[Stated exercise] Filter the entries that follow, copying every line in which the word "with" appears.

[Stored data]
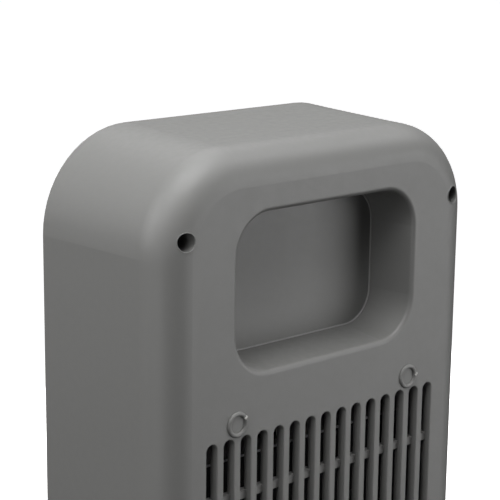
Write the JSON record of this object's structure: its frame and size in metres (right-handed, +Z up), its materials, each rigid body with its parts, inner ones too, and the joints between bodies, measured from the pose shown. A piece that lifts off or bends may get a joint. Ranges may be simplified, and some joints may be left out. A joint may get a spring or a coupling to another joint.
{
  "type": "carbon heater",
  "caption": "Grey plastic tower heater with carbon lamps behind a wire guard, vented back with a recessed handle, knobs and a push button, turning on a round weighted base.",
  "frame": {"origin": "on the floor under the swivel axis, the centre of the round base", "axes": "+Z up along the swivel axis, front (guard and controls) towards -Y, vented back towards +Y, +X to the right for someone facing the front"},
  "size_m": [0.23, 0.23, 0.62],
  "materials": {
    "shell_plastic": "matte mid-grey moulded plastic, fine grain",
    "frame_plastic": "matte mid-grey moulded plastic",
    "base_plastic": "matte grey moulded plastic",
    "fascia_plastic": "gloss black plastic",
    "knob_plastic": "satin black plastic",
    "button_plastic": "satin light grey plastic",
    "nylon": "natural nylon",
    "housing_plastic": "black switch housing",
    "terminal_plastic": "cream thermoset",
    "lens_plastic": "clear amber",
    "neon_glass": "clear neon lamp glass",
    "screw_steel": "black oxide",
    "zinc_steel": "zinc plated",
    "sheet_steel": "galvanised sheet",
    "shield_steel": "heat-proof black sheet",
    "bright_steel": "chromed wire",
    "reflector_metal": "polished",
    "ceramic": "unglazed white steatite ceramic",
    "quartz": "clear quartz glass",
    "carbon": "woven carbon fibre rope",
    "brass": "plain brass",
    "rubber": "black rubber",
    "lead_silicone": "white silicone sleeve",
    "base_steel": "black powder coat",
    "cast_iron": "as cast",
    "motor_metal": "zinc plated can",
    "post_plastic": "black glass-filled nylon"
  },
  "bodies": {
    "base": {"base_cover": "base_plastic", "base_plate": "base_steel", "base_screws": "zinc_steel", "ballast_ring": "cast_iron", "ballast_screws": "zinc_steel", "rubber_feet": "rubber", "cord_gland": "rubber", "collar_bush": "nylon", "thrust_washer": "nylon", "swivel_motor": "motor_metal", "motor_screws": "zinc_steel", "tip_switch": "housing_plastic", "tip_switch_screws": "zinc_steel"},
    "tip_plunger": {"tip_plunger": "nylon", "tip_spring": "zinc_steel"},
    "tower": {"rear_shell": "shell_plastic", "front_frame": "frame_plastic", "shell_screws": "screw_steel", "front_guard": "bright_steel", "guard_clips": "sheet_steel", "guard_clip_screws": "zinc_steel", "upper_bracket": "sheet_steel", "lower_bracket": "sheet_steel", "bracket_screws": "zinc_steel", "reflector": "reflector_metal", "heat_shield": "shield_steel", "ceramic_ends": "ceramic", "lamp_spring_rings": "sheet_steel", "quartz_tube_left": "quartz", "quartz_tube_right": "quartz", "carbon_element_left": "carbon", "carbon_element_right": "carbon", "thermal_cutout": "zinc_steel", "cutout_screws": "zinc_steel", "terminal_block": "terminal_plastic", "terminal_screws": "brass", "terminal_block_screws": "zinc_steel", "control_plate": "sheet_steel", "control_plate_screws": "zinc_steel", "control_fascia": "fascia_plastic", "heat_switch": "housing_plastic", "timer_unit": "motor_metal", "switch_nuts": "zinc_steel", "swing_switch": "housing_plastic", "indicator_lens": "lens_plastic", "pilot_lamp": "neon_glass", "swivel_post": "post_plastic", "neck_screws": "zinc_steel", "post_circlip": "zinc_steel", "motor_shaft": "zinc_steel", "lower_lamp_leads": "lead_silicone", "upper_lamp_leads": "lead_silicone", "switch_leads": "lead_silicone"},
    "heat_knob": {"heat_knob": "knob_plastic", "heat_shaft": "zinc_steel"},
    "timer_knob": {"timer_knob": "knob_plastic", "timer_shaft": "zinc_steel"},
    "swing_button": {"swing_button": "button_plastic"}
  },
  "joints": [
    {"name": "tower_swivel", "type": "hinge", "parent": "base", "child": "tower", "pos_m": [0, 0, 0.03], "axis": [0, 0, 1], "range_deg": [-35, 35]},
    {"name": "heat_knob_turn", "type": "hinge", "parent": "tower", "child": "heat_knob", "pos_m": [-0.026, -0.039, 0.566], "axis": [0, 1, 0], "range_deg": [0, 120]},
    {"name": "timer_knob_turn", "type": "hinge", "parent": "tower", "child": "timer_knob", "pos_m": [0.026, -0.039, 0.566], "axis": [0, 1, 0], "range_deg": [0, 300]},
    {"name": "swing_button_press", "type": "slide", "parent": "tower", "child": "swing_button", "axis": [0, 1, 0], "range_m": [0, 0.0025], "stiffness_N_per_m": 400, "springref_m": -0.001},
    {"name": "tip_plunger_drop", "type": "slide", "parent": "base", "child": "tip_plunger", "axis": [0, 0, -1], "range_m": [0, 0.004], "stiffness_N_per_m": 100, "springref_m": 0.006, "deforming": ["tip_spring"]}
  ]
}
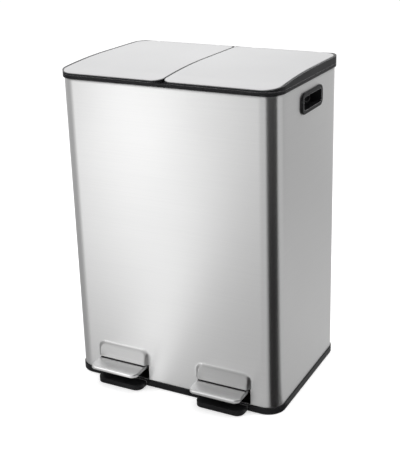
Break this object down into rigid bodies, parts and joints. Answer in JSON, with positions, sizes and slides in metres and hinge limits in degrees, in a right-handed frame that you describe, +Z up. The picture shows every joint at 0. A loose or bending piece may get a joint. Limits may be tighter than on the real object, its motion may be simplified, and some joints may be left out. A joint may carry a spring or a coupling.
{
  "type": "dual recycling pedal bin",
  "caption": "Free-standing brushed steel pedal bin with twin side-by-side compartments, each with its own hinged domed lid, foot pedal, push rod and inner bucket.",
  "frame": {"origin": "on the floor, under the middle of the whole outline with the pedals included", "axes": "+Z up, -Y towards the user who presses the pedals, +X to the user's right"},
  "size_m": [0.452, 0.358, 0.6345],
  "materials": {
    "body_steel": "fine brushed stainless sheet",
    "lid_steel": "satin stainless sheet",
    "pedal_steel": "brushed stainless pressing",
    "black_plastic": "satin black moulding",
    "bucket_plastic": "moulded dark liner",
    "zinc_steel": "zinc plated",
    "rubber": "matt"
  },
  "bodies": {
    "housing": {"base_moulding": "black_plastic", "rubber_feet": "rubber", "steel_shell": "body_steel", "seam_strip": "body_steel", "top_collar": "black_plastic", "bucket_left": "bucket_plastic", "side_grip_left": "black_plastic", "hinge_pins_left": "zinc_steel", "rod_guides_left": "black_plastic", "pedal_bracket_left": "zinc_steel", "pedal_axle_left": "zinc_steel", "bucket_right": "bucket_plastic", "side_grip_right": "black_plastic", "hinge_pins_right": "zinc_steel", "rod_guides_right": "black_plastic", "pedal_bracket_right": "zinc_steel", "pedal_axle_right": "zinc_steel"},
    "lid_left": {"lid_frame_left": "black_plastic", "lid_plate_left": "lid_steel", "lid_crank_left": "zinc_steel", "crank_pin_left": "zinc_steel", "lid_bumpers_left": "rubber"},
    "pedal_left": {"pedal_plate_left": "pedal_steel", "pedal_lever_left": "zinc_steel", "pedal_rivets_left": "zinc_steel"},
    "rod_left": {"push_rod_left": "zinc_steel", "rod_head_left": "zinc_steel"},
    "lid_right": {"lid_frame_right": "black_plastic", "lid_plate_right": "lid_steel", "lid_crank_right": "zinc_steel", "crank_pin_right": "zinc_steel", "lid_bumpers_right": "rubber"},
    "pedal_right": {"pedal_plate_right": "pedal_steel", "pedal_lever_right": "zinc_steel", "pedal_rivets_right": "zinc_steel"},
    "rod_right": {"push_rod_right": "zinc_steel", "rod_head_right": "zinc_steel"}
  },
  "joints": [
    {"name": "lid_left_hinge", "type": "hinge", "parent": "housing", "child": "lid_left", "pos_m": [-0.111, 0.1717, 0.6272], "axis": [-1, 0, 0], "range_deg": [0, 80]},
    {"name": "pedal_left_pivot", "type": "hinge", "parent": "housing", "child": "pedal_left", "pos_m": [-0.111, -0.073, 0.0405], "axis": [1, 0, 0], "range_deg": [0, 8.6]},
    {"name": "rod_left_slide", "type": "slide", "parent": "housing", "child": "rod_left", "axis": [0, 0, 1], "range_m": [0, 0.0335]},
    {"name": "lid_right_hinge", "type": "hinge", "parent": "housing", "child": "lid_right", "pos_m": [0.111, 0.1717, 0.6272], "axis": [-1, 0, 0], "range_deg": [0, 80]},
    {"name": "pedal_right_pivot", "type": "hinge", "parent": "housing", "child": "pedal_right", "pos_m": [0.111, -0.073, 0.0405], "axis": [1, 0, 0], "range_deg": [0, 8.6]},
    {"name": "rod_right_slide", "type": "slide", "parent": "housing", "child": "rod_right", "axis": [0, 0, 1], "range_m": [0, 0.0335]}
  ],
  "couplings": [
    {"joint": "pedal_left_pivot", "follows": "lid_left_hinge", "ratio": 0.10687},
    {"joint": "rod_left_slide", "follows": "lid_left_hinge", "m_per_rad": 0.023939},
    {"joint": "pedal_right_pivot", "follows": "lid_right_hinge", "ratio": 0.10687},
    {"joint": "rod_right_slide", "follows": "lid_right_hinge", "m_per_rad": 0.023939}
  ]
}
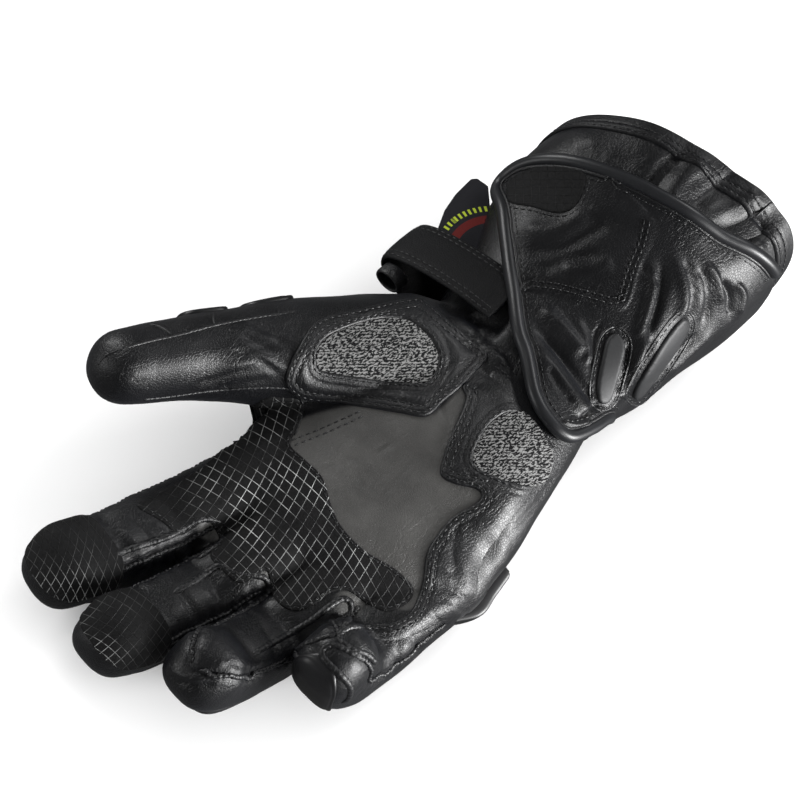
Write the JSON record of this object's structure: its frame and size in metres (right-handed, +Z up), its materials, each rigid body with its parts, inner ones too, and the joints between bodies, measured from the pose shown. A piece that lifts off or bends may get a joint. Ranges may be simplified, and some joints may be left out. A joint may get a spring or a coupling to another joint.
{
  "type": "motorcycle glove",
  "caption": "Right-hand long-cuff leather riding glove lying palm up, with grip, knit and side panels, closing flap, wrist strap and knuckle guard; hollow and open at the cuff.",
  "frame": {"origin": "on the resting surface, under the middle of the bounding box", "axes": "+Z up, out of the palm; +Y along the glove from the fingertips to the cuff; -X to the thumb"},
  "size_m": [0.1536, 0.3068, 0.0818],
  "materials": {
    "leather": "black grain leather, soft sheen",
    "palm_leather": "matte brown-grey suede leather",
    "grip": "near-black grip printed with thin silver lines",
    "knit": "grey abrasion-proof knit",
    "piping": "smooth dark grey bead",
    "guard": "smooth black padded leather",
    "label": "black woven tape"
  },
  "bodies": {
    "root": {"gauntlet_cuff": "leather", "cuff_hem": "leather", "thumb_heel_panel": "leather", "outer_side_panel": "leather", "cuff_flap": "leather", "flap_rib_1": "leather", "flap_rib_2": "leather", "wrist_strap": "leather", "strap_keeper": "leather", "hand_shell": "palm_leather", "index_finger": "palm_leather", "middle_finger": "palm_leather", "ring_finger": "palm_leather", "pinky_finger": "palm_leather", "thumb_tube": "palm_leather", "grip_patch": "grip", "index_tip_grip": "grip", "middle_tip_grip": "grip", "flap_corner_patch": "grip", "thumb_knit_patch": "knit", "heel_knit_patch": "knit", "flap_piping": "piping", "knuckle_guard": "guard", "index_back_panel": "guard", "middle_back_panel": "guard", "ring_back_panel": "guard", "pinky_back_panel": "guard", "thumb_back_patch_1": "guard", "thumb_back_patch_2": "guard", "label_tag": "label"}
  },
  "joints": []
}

[Reply to the task]
Write the JSON record of this object's structure: its frame and size in metres (right-handed, +Z up), its materials, each rigid body with its parts, inner ones too, and the joints between bodies, measured from the pose shown. A piece that lifts off or bends may get a joint. Ranges may be simplified, and some joints may be left out. A joint may get a spring or a coupling to another joint.
  "caption": "Grey plastic tower heater with carbon lamps behind a wire guard, vented back with a recessed handle, knobs and a push button, turning on a round weighted base.",
Break this object down into rigid bodies, parts and joints. Answer in JSON, with positions, sizes and slides in metres and hinge limits in degrees, in a right-handed frame that you describe, +Z up. The picture shows every joint at 0. A loose or bending piece may get a joint. Limits may be tighter than on the real object, its motion may be simplified, and some joints may be left out. A joint may carry a spring or a coupling.
  "caption": "Free-standing brushed steel pedal bin with twin side-by-side compartments, each with its own hinged domed lid, foot pedal, push rod and inner bucket.",
  "frame": {"origin": "on the floor, under the middle of the whole outline with the pedals included", "axes": "+Z up, -Y towards the user who presses the pedals, +X to the user's right"},
Write the JSON record of this object's structure: its frame and size in metres (right-handed, +Z up), its materials, each rigid body with its parts, inner ones too, and the joints between bodies, measured from the pose shown. A piece that lifts off or bends may get a joint. Ranges may be simplified, and some joints may be left out. A joint may get a spring or a coupling to another joint.
  "caption": "Right-hand long-cuff leather riding glove lying palm up, with grip, knit and side panels, closing flap, wrist strap and knuckle guard; hollow and open at the cuff.",
    "grip": "near-black grip printed with thin silver lines",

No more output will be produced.